Oh! Oh! Oh! it’s a lovely war,
Who wouldn’t be a soldier eh?
Oh! It’s a shame to take the pay.
As soon as reveille is gone
We feel just as heavy as lead,
But we never get up till the sergeant brings
Our breakfast up to bed
Oh! Oh! Oh! it’s a lovely war,
What do we want with eggs and ham
When we’ve got plum and apple jam?
Form fours! Right turn!
How shall we spend the money we earn?
Oh! Oh! Oh! it’s a lovely war.

The First World War was and remains an event etched upon our collective consciousness, not far off a Century later – and with good reason.  The horror witnessed by those present has died with them, though their accounts can be seen in many places, and I recommend the Imperial War Museum as a fine testimony to the impact of WWI.  I remember vividly the stories told to me by my grandfather, who won the Military Cross for saving a gun emplacement but never really spoke about the horrors he saw.
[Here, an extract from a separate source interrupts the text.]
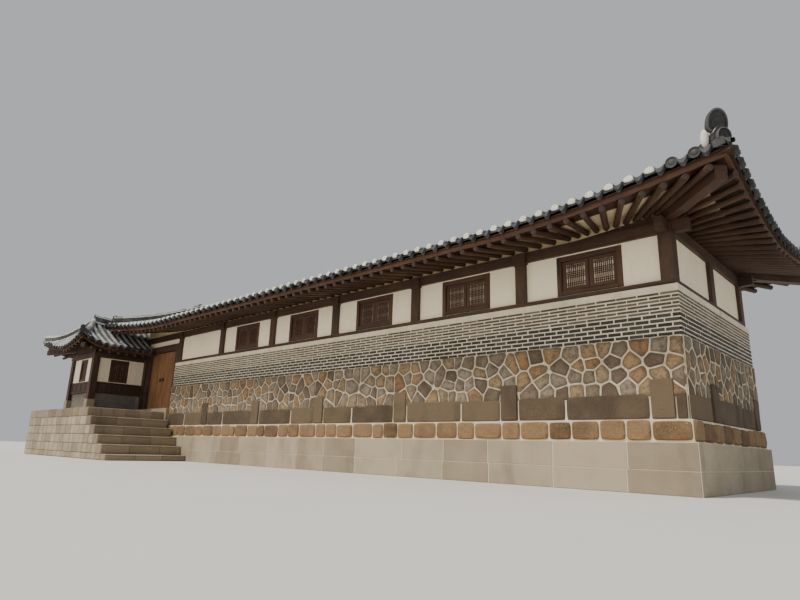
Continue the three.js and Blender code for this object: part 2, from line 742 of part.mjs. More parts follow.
// Ridges: the level ridge, with the hips or the verges at its ends, as one crown of stacked tiles
const ridgeBed = 60;
const hipWidthShare = 0.85;
const hipHeightShare = 0.9;
const vergeHeightShare = 1.1;
const mainCrown = { half: 120, high: 250, endRise: 90 };
const wingCrown = { half: 95, high: 230, endRise: 100 };
function ridgeCrown(roof, { half, high, endRise }) {
  const middle = roof.along === "x" ? (roof.front + roof.back) / 2 : (roof.left + roof.right) / 2;
  const low = (roof.along === "x" ? roof.left : roof.front) + (roof.gable || roof.endInset);
  const top = (roof.along === "x" ? roof.right : roof.back) - roof.endInset;
  const point = (t, s) => (roof.along === "x" ? [t, s] : [s, t]);
  const level = [0, 0.06, 0.12, 0.2, 0.3, 0.5, 0.7, 0.88, 1].map((s) => {
    const t = low + (top - low) * s;
    const rise = roof.gable && s < 0.5 ? 0 : endRise * Math.abs(2 * s - 1) ** 3;
    return [...point(t, middle), roofTop(roof, ...point(t, middle)) + rise];
  });
  const pieces = [beamAlong(level, half, -ridgeBed, high)];
  for (const [endAt, from] of [[low, roof.gable ? 0 : -1], [top, 1]]) {
    const share = from === 0 ? vergeHeightShare : hipHeightShare;
    for (const hand of [-1, 1]) {
      const path = [0.02, 0.12, 0.25, 0.4, 0.6, 0.8, 1].map((s) => {
        const t = endAt + from * roof.endInset * (1 - s);
        const across = middle + hand * roof.run * (1 - s);
        const at = point(t, across);
        return [...flared(roof, ...at), roofTop(roof, ...at)];
      });
      pieces.push(beamAlong(path, half * hipWidthShare, 2, high * share));
    }
  }
  return join(pieces);
}
add("main_ridges", ridgeCrown(mainRoof, mainCrown).subtract(roofSlabCopy(mainRoof)), tile);

// The slab again, grown upwards by the seam, to seat a crown on it
function roofSlabCopy(roof) {
  const up = roofSlab(roof).translate(0, 0, seam);
  return roofSlab(roof).add(up);
}

// Wing: stone course with corner blocks, brick, boards and plaster in closed rings behind a timber frame
function ringWall(face, thick, low, high) {
  const outer = box(wingLeft - face, wingRight + face, wingFront - face, depth + face, low, high);
  const inner = face - thick;
  return outer.subtract(box(
    wingLeft - inner, wingRight + inner, wingFront - inner, depth + inner, low - 10, high + 10,
  ));
}
const wingYs = [wingFront, depth];
const wingMidYs = [wingFront + (depth - wingFront) / 3, wingFront + (depth - wingFront) * 2 / 3];
const wingPostHalf = wingPost / 2;
const postAt = (x, y, half, low, high) => box(x - half, x + half, y - half, y + half, low, high);
const gateZone = box(wingRight - 400, wingRight + 3000, -gatePostFace - 2, depth + 400, 0, farAbove);
const wingCore = box(
  wingLeft - wingSkin - seam, wingRight + wingSkin + seam,
  wingFront - wingSkin - seam, depth + wingSkin + seam, 0, farAbove,
);
const wingTopSeam = terraceTop + seam;
add("wing_base", box(
  wingLeft - wingBasePast, gateBaseLeft - seam, -plinthFace, depth + wingBasePast, 0, terraceTop,
), granite);
const wingCourse = join([
  ringWall(wingSkin, wingWall, wingTopSeam, wingCourseTop),
  ...wingYs.map((y) => postAt(wingLeft, y, wingPostHalf + blockPast, wingTopSeam, blockTop)),
  postAt(wingRight, wingFront, wingPostHalf + blockPast, wingTopSeam, blockTop),
]);
const wingLine = [wingFront + wingPostHalf, depth - wingPostHalf];
const wingSide = [wingLeft + wingPostHalf, wingRight - wingPostHalf];
const courseSide = (x0, x1, y0, y1) => wingCourse.intersect(box(x0, x1, y0, y1, 0, farAbove));
add("wing_front_course", courseSide(-farAbove * 9, farAbove, -farAbove, wingLine[0]), granite);
add("wing_back_course", courseSide(-farAbove * 9, farAbove, wingLine[1], farAbove), granite);
add("wing_left_course", courseSide(
  -farAbove * 9, wingSide[0], wingLine[0] + seam, wingLine[1] - seam,
), granite);
add("wing_right_course", courseSide(
  wingSide[1], farAbove, wingLine[0] + seam, wingLine[1] - seam,
), granite);
const blocks = join([
  ...wingYs.map((y) => postAt(wingLeft, y, wingPostHalf + blockPast + 1, floorTop, blockTop + seam)),
  postAt(wingRight, wingFront, wingPostHalf + blockPast + 1, floorTop, blockTop + seam),
]);
add("wing_brick_wall", ringWall(
  wingSkin - brickRecess, wingWall - brickRecess, wingCourseTop + seam, wingBrickTop,
).subtract(blocks), brick);
add("wing_board_wall", ringWall(wingSkin, wingWall, wingBrickTop + seam, wingBoardTop), timber);

const wingWindowWidth = 590;
const wingWindowLow = wingBoardTop + windowGap;
const wingWindowHigh = wingHeadLow - windowGap;
const wingFaceMiddle = wingSkin - wingWall / 2;
const wingWindows = {
  wing_front_window: [(wingLeft + wingRight) / 2, wingFront - wingFaceMiddle, 0],
  wing_right_window: [wingRight + wingFaceMiddle, (wingFront - wallFace) / 2, 90],
  wing_left_window: [wingLeft - wingFaceMiddle, (depth + wingFront) / 2, 90],
};
const turned = (made, x, y, degrees) => made.rotate([0, 0, degrees]).translate(x, y, 0);
const wingHoles = Object.values(wingWindows).map(([x, y, degrees]) => turned(
  windowHole(0, -wingWall, wingWall, wingWindowLow, wingWindowHigh, wingWindowWidth), x, y, degrees,
));
add("wing_plaster_wall", ringWall(wingSkin, wingWall, wingBoardTop + seam, wingHeadTop).subtract(
  join(wingHoles),
), plaster);
for (const [name, [x, y, degrees]] of Object.entries(wingWindows)) {
  add(name, turned(windowUnit(wingWindowWidth, wingWindowLow, wingWindowHigh), x, y, degrees), timber);
}
const wingHead = box(
  wingLeft - wingPostHalf, wingRight + wingPostHalf, wingFront - wingPostHalf, depth + wingPostHalf,
  wingHeadLow, wingHeadTop,
);
add("wing_timber_frame", join([
  wingHead,
  ...wingYs.map((y) => postAt(wingLeft, y, wingPostHalf, blockTop + seam * 2, wingHeadTop)),
  ...wingMidYs.map((y) => postAt(wingLeft, y, wingPostHalf, wingBrickTop, wingHeadTop)),
  postAt(wingRight, wingFront, wingPostHalf, blockTop + seam * 2, wingHeadTop),
]).subtract(wingCore).subtract(gateZone), timber);

// Wing roof, notched where the eave of the long range passes over it
const wingNotchLeft = gateLeftX - frameFace - 2;
const wingNotchFront = -760;
const wingNotchTop = 3820;
const gableIn = 15;
const gableFrom = 130; // from the long walls' post lines to the gable wall's upright edges
const gableAbove = 5300; // higher than the roof there, which cuts the wall to its own slopes
add("left_gable_wall", seated(box(
  gateLeftX - frameFace, gateLeftX + gableIn, gableFrom, depth - gableFrom, wingHeadTop + seam, gableAbove,
), roofSlab(mainRoof)), plaster);
const mainEaveZone = join([
  box(wingNotchLeft, 3000, -gatePostFace - 2, depth + 3000, 0, farAbove),
  box(wingNotchLeft, 3000, wingNotchFront, depth + 3000, wingNotchTop, farAbove),
]);
const trimmed = (made) => largest(made.subtract(mainEaveZone));
add("wing_roof", trimmed(roofSlab(wingRoof)), tile);
add("wing_eave_board", trimmed(eaveBoard(wingRoof)), timber);
add("wing_ridges", trimmed(ridgeCrown(wingRoof, wingCrown).subtract(roofSlabCopy(wingRoof))), tile);
const wingPurlinLow = wingHeadTop + seam;
const wingPurlinTop = 3470;
const wingHipHalf = 60;
const wingHipHeight = 150;
const wingPurlin = (x0, x1, y0, y1) => box(x0, x1, y0, y1, wingPurlinLow, wingPurlinTop);
const wingWide = wingRight - wingLeft;
const wingLong = depth - wingFront;
const rightShown = -wingFront - 260;
const fanned = (place, length, corners) => rafterRow(
  wingRoof, place, length, wingEave, corners, wingRafterRadius, 0.2,
);
const rightRow = fanned((t, out) => [wingRight + out, wingFront + t], wingLong, [true, true]).filter(
  (made) => made.boundingBox().max[1] < -240,
);
const wingHips = [
  [wingRoof.right, wingRoof.front, wingRight, wingFront],
  [wingRoof.left, wingRoof.front, wingLeft, wingFront],
  [wingRoof.left, wingRoof.back, wingLeft, depth],
].map(([x, y, px, py]) => hipRafter(wingRoof, x, y, px, py, wingHipHalf, wingHipHeight, 0.2));
add("wing_rafters", trimmed(join([
  wingPurlin(wingLeft - purlinHalf, wingRight + purlinHalf, wingFront - purlinHalf, wingFront + purlinHalf),
  wingPurlin(wingLeft - purlinHalf, wingLeft + purlinHalf, wingFront, depth),
  wingPurlin(wingLeft - purlinHalf, wingNotchLeft - 100, depth - purlinHalf, depth + purlinHalf),
  wingPurlin(wingRight - purlinHalf, wingRight + purlinHalf, wingFront, wingFront + rightShown),
  ...fanned((t, out) => [wingLeft + t, wingFront - out], wingWide, [true, true]),
  ...fanned((t, out) => [wingLeft - out, wingFront + t], wingLong, [true, true]),
  ...fanned((t, out) => [wingLeft + t, depth + out], wingWide, [true, true]).slice(0, 6),
  ...rightRow,
  ...wingHips,
]).subtract(roofSlab(wingRoof).translate(0, 0, -seam))), timber);

// Terrace and the steps that climb to it
add("terrace", box(
  terraceLeft, topNosing, terraceFront, -plinthFace - seam * 2, 0, terraceTop,
), granite);
const flight = [];
for (let i = 1; i <= stepCount; i += 1) {
  flight.push(box(
    topNosing + seam, topNosing + tread * i, terraceFront, -plinthFace - seam * 2, 0, terraceTop - riser * i,
  ));
}
add("steps", join(flight), granite);

house.updateMatrixWorld(true);
const bounds = new THREE.Box3().setFromObject(house);
house.position.set(-(bounds.min.x + bounds.max.x) / 2, -(bounds.min.y + bounds.max.y) / 2, -bounds.min.z);
const site = new THREE.Group();
site.add(house);

export default site;
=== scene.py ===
# A long hanok range with a gate, a wing and stone steps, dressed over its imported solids.
import math
from itertools import product

import bpy
import numpy as np
from mathutils import Matrix, Vector


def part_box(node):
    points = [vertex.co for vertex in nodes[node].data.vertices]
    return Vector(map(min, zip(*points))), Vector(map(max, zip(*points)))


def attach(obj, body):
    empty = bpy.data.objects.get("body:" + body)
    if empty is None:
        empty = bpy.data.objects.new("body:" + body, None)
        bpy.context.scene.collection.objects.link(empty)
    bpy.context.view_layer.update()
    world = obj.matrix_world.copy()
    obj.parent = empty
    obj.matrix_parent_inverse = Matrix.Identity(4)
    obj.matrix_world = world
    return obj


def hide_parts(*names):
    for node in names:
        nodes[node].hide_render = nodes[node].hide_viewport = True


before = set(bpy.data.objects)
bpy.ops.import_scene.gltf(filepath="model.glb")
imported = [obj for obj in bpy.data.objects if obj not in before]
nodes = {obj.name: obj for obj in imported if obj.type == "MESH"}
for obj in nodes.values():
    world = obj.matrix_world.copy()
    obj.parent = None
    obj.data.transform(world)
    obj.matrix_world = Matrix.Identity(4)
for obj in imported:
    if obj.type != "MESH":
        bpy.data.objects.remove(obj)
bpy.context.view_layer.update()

wallLow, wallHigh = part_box("front_brick_wall")
shift = np.array([wallHigh.x - 0.13, wallLow.y + 0.13, 0.0])  # from the front right corner post to the part's own frame
print("frame loaded", len(nodes), "nodes")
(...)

The facts barely do it justice (from Wikipedia):

World War I (WWI or WW1), also known as the First World War or the Great War, was a global war centred in Europe that began on 28 July 1914 and lasted until 11 November 1918. More than 9 million combatants and 7 million civilians died as a result of the war, a casualty rate exacerbated by the belligerents’ technological and industrial sophistication, and tactical stalemate. It was one of the deadliest conflicts in history, paving the way for major political changes, including revolutions in many of the nations involved.
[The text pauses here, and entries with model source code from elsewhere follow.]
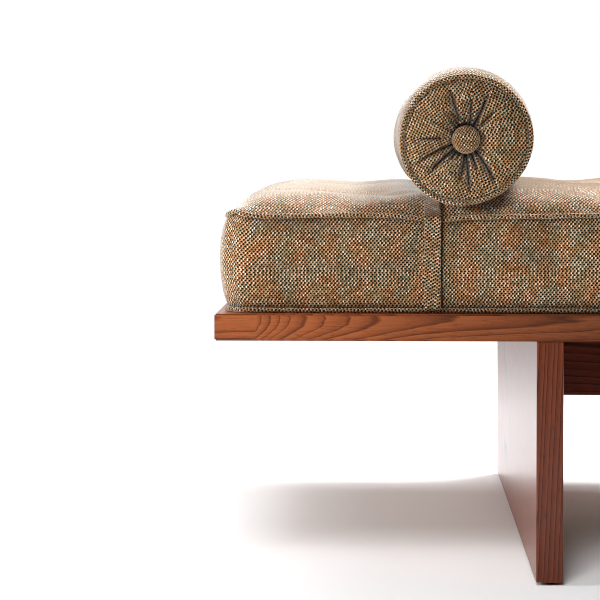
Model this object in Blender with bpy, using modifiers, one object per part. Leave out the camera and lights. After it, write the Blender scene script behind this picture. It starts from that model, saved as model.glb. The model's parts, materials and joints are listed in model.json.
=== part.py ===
"""Upholstered daybed: a walnut platform on two slab legs, a piped mattress, and a strapped bolster.

Metres, +Z up. The front faces -Y and the head end is at -X. The origin is on the floor, under
the middle of the platform.
"""

import math

import bmesh
import bpy
from mathutils import Matrix, Vector

# Platform
LENGTH = 2.04
DEPTH = 0.85
BOARD = 0.030  # thickness of every walnut board
DECK_TOP = 0.302
RAIL_WIDTH = 0.090
EASE = 0.0016  # rounding of the walnut edges
GAP = 0.0003  # clearance between pieces that touch
SPLINE_SIZE = (0.060, 0.024, 0.005)  # loose tongue in each mitre

# Slats
SLAT_COUNT = 12
SLAT_WIDTH = 0.070
SLAT_THICKNESS = 0.016
LEDGER_WIDTH = 0.018
LEDGER_HEIGHT = 0.012

# Legs, stretcher and glides
LEG_INSET = 0.358  # from the platform's end to the leg's outer face
STRETCHER_BOTTOM = 0.167
TENON_LENGTH = 0.012
TENON_SHOULDER = 0.005
GLIDE_HEIGHT = 0.0027
GLIDE_CHAMFER = 0.0011  # height of its bevelled rim
GLIDE_RADIUS = 0.0105
GLIDE_FLAT = 0.0092  # radius of the flat that meets the floor
GLIDE_PIN = (0.0015, 0.016)  # radius and length of the nail
GLIDE_INSET = 0.022

# Bolts through the rails into barrel nuts in the legs
BOLT_HEAD = (0.007, 0.004)  # radius and height
BOLT_SHANK = (0.003, 0.078)  # radius, and length over the head
BOLT_SUNK = 0.0015
NUT_RADIUS = 0.006
NUT_LENGTH = 0.020
NUT_DROP = 0.040  # below the platform's underside
ROUND_SIDES = 16

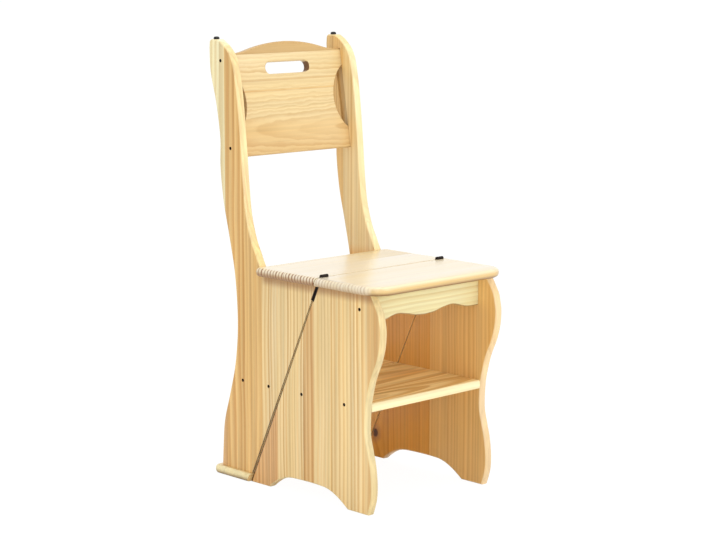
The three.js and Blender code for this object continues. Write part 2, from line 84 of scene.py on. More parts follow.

How then to categorise Oh! What A Lovely War?  The 1969 movie, like the preceding stage show, is many things,  mostly a poignantly satirical and stylised history of what is satirically known as “the Great War”, but I am filing it under musicals for the excellent reason that the narrative, if there is one, is driven by iconic music hall songs of the era, the sort you’ve always known but never necessarily heard in context or for their biting parody or in some cases simple irony.

Many of the motifs come from Joan Littlewood‘s original stage production, notably the end-of-pier show razzamatazz, which reminds me. My connection with the music goes back to school days, when I appeared in a play in which the song I’ll Make A Man Of You, sung in the film by the estimable Maggie Smith.  Except in our version, where the music hall singer yells “Come on boys, I need a million!” – the men at the back yelled back “I’ve only got two!”
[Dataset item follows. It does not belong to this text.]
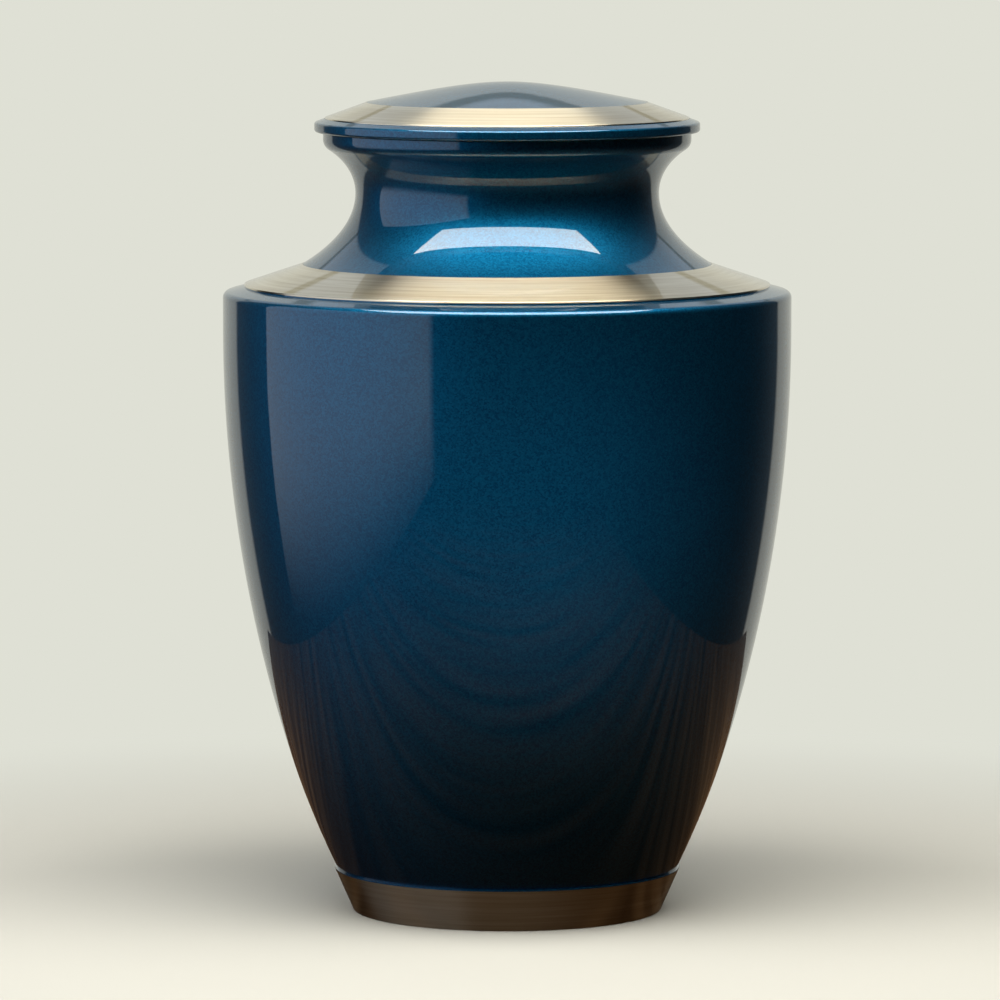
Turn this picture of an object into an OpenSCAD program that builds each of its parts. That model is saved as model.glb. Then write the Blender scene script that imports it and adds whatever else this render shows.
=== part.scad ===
// Funeral urn.
// A hollow painted brass vessel with a flared neck and a turned mouth collar, three
// brushed metal bands let into its outside, and a shallow domed lid that lifts off.
// Millimetres, +Z up. The origin is the centre of the foot's underside, on the table.
// Every piece is turned about Z, so each one is an outline of [radius, height] points.

/* [Foot band] */
// Diameter of the foot band where it stands
foot_d = 94.6; // [76:0.2:116]
// Diameter of the foot band at its top edge
foot_top_d = 106.1; // [88:0.1:128]
// Height of the foot band
foot_h = 12.9; // [10:0.1:18]
// Wall of the foot band
foot_wall = 1.8; // [1.2:0.1:3]

/* [Body] */
// Widest diameter of the body
body_d = 173.7; // [144:0.1:210]
// Height of the corner where the body's side meets the shoulder ledge
shoulder_z = 190.2; // [158:0.1:230]
// Depth of the widest point below that corner
belly_drop = 12.5; // [6:0.1:24]
// How far the side turns in at the foot, past its long arc
tuck = 1; // [0.5:0.1:4]
// Radius of the arc that turns the side in at the foot
tuck_r = 270; // [120:1:330]
// Wall thickness of the vessel
wall = 2.2; // [1.6:0.1:3.2]
// Thickness of the vessel's floor
floor_t = 3; // [2:0.1:5]
// Gap between the vessel's underside and the table
floor_lift = 1.5; // [0.5:0.1:4]
// Width of the painted lip above the foot band
lip_w = 0.6; // [0.3:0.05:1.2]
// Height of the painted lip above the foot band
lip_h = 0.5; // [0.3:0.05:1.2]

/* [Shoulder] */
// Rounding of the ledge's outer edge
ledge_round = 2; // [0.8:0.1:3]
// Rise of the ledge from the side's corner to the foot of the step
ledge_rise = 1.7; // [0.8:0.1:4]
// Height of the painted step that the shoulder band sits on
step_h = 0.35; // [0.2:0.05:1]
// Outer diameter of the shoulder band
band_d = 160.6; // [132:0.1:168]
// Diameter of the neck where the shoulder band meets it
neck_base_d = 124.8; // [108:0.1:128]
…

The film also marked the directorial debut of the great Richard Attenborough and is unquestionably a who’s who of fine British character actors, the sort we churn out by the hundred thanks to our tradition of rep theatre.  Don’t believe me?  Try this list for size – arguably one of the greatest casts ever assembled, including another epic directed by Dickie, A Bridge Too Far!

Composed as a series of vignettes loosely based on the experience of the Smith family during WW1 and shot for the greater part (no pun intended) in, on, by and near the West Pier in Brighton and the South Downs.  The sketches begin slowly with the chessboard politics of the pre-war era, where the peace is preserved only by a complex web of alliances that also enabled a single event, the assassination of Archduke Franz Ferdinand in Sarajevo, t0 spiral up to full-scale international war.

From there the action fans out into the heroic mood of young men signing up in a mood for action and the lie that it will “all be over by Christmas.”  The new recruits soon find the reality of army life is far worse, but even then nothing could prepare them for life in the trenches, still less for the repeated advances over no-man’s land where some battalions were wiped out almost in their entirety and in defiance of the belief that “one more push” would see the German lines collapse and victory assured as the morale plummets following bombardments and the white eyes of the brave Tommies coming over the top.

In reality the guns fired and they died in their thousands.  We see life at war from many perspectives, including the brief respite of Christmas camaraderie between Tommy and Jerry, many of whom died soon after battle recommenced.  Meanwhile, the generals are portrayed living on another planet with their dinner-dances and faith in an almighty deity who shows little evidence of compassion – and the role of the padre to reinforce morale and assure the English that God was firmly on their side – much as happened on the German side too.

Finally we move on to the disillusionment as the war ends, Europe is carved up once again and the dead move on to another place – the cricket scoreboard reveals the English dead from the Somme to be 607,000 men and officers, with ground gained nil.

The ending is arguably the most famous and heart-wrenching shot in the film, as the camera pans out on a green foreign field where the Smith women and children play to reveal thousands upon thousands of white crosses as the voices of the dead sing “We’ll Never Tell Them” (a parody of the Jerome Kern song “They Didn’t Believe Me“). Seems no fewer than 16,000 of these were banged into the ground individually, but they didn’t even represent more than a fraction of the deaths in one battle.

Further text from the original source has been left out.